Primeiro, o Governo precisa de uma remodelação profunda e ampla, com mais maturidade no Conselho de Ministros, com escolhas de maior credibilidade junto da população; quem o diz nem sequer são os demonizados "comentadores e jornalistas", mas ilustres socialistas que, olhando de fora ou com mais distância, conseguem ver o que toda a gente vê; mas essa remodelação não aconteceu.
Segundo, João Galamba deveria ter apresentado, outra vez, a sua demissão. Depois da primeira, que António Costa não aceitou, ao escutar as palavras de Marcelo Rebelo de Sousa sobre a sua atuação e responsabilidade enquanto ministro, deveria ter insistido. Bem sei que Paulo Portas tornou revogável o "irrevogável", mas há outras formas de insistir, caso se queira ter a noção do peso das palavras de Marcelo na comunicação ao país. Mas essa demissão não aconteceu.
Terceiro, Marcelo Rebelo de Sousa teria de tirar outro tipo de conclusão, "face ao exposto". Ao assumir que "achava" que havia um certo entendimento sobre a responsabilidade que cabe a cada ministro e ao primeiro-ministro, mas que "afinal não", e que "é pena", fica com um discurso a meio caminho. A segunda parte, "a palavra para o futuro", não corresponde à primeira parte, "uma palavra para o passado". Pelo contrário. Ao lembrar que tem e que não abdica o poder de dissolução, o Presidente da República volta a deixar a ameaça de dissolução, que dependerá sempre da análise política que, em cada momento, decida fazer. Não dissolveu. Nem disse ao primeiro-ministro para trazer a Belém um novo governo. Ficou assim.

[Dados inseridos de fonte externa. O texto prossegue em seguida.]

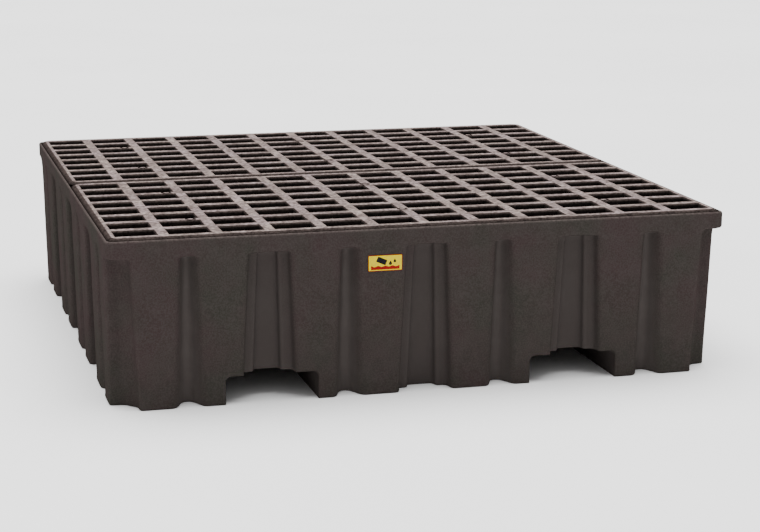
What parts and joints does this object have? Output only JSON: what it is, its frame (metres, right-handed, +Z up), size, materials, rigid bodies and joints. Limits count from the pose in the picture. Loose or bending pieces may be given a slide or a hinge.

Quarto, ao PSD não basta dizer, apregoar, repetir, insistir, que está pronto para governar. Os portugueses precisam de acreditar nisso. E Marcelo também. As sondagens mostram uma tímida consolidação, mas não um crescimento a sério, uma descolagem que permita criar uma "onda", uma vontade de mudança que se perceba que está latente na sociedade. Quem perde votos é o PS, mas quem está a ficar com eles não é, nem só, nem principalmente, o PSD. Dizer que não se "teme" eleições, mas "não as pedir" dá um sinal contrário ao eleitorado. Em que ficamos, afinal? O PSD considera que o PS está a governar mal, e por isso deve haver eleições o mais depressa possível, ou o PSD está pronto para governar e, portanto, se está pronto, quem tem medo de eleições?
Quinto, sejam quando forem, as próximas eleições vão revelar um crescimento de um partido que, aparentemente, ninguém quer que cresça. Mas, também por tudo o que fica escrito atrás, não vale vir depois fazer de conta que não fomos todos avisados; de que os sucessivos erros, políticos, discursivos, de forma, de conteúdo, de análise, de perceção, erros de facto, não têm, como disse o Presidente da República, um preço a pagar. A desresponsabilização é um dos pastos favoritos para crescimentos exponenciais de quem se alimenta exatamente disso: dos erros, das omissões, das águas paradas, da paz podre, do "deixa-andar". É como ficar espantado com os números da abstenção e nada fazer para os contrariar.
Tudo o que aconteceu na semana passada não augura nada de bom para o que aí vem. Há muito que Marcelo Rebelo de Sousa avisou. "O que aí vem não é bom." Tinha razão.